Ukraine is a country with a rich film history. During the Soviet era, the film industry in Odesa was a creative hub. Dziga Vertov's »The Man with the Movie Camera« broke completely new ground in 1929, and one of the silent film era's most famous scenes was shot in the same city in 1925 – "the Odesa steps scene" in Sergei Eisenstein's »Battleship Potemkin«. Among later Ukrainian productions there are works by directors such as Larisa Shepitko, Kira Muratova and Armenian Sergei Parajanov, who in »Shadows of Forgotten Ancestors« painted an outstanding portrait of Ukrainian folk culture. After the fall of the Soviet Union, filmmakers such as Sergei Loznitsa (Whose film »The Kyiv Trial« will screen at this year's festival) have distinguished themselves among the most creative in the documentary film genre.

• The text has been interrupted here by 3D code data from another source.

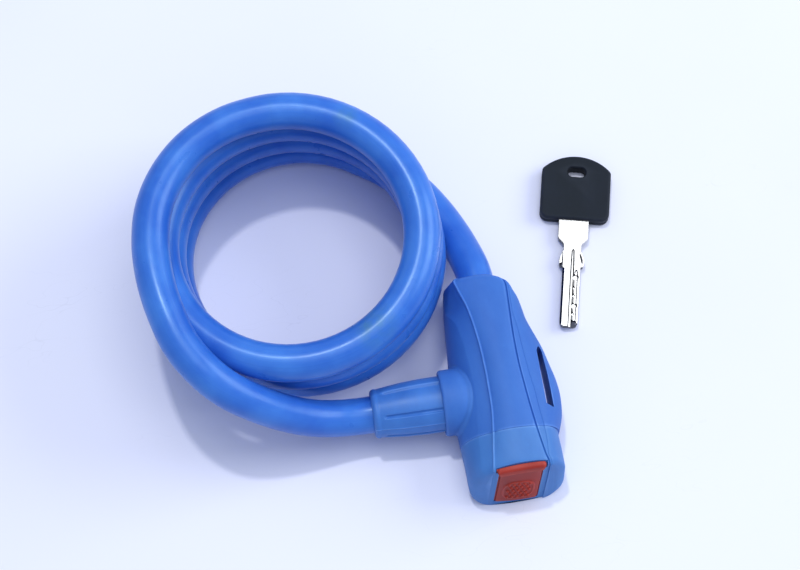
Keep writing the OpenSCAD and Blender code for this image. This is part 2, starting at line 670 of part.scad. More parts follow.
module keyhole_cover() color(cover_orange) on_front() {
    cover_plate(cover_w / 2, 0, cover_t - tongue_t);
    cover_plate(cover_w / 2 + tongue_w, cover_t - tongue_t, cover_t);
    translate([0, 0, pad_z]) rotate([90, 0, 0]) {
        linear_extrude(pad_t) hull() for (sx = [-1, 1], sz = [-1, 1])
            translate([sx * (pad_w / 2 - 2), sz * (pad_h / 2 - 2)]) circle(r = 2, $fn = 24);
        for (row = [0 : dot_rows - 1], col = [0 : 4 + row % 2])
            translate([1.55 * (col - 2 - (row % 2) / 2), 1.6 * (row - (dot_rows - 1) / 2), 0])
                cylinder(r = dot_r, h = pad_t + 0.35, $fn = 16);
    }
}

// ---- plug ------------------------------------------------------------------------------------------------------------
module plug_pin() color(steel) difference() {
    union() {
        along_x(plug_r, sleeve_x - cut, plug_tip - tip_chamfer);
        translate([plug_tip - tip_chamfer, plug_y, axis_z]) rotate([0, 90, 0])
            cylinder(r1 = plug_r, r2 = plug_r - tip_chamfer, h = tip_chamfer);
        along_x(pin_flange_r, sleeve_x - pin_flange_t, sleeve_x);
        along_x(tenon_r, sleeve_x - pin_flange_t - tenon_len, sleeve_x);
    }
    translate([groove_a, plug_y, axis_z]) rotate([0, 90, 0]) difference() {
        cylinder(r = plug_r + cut, h = groove_w);
        translate([0, 0, -cut]) cylinder(r = neck_r, h = groove_w + 2 * cut);
    }
}
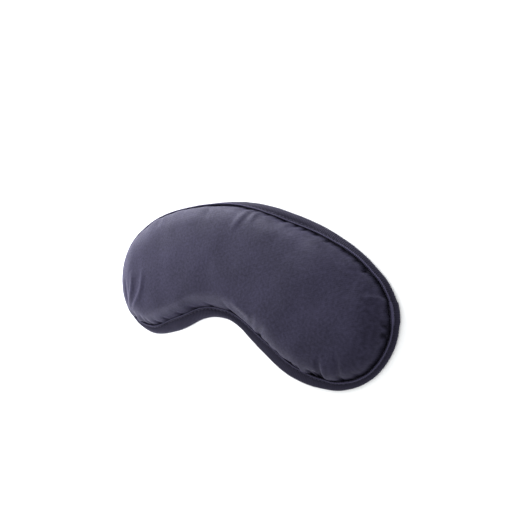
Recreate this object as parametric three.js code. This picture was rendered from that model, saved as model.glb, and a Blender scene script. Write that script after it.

Image from last year's big winner at the Stockholm Film Festival, the film »Rhino« by the formerly imprisoned Ukrainian film director Oleg Sentsov.

What remains of a film industry when a country is brutally invaded? Unfortunately, we cannot say for sure what the future holds for Ukrainian cinema. What is clear, however, is that the creativity that lives in Ukraine has not been suppressed even by the war that we have not yet seen the end of – countless Ukrainian filmmakers have already shown that.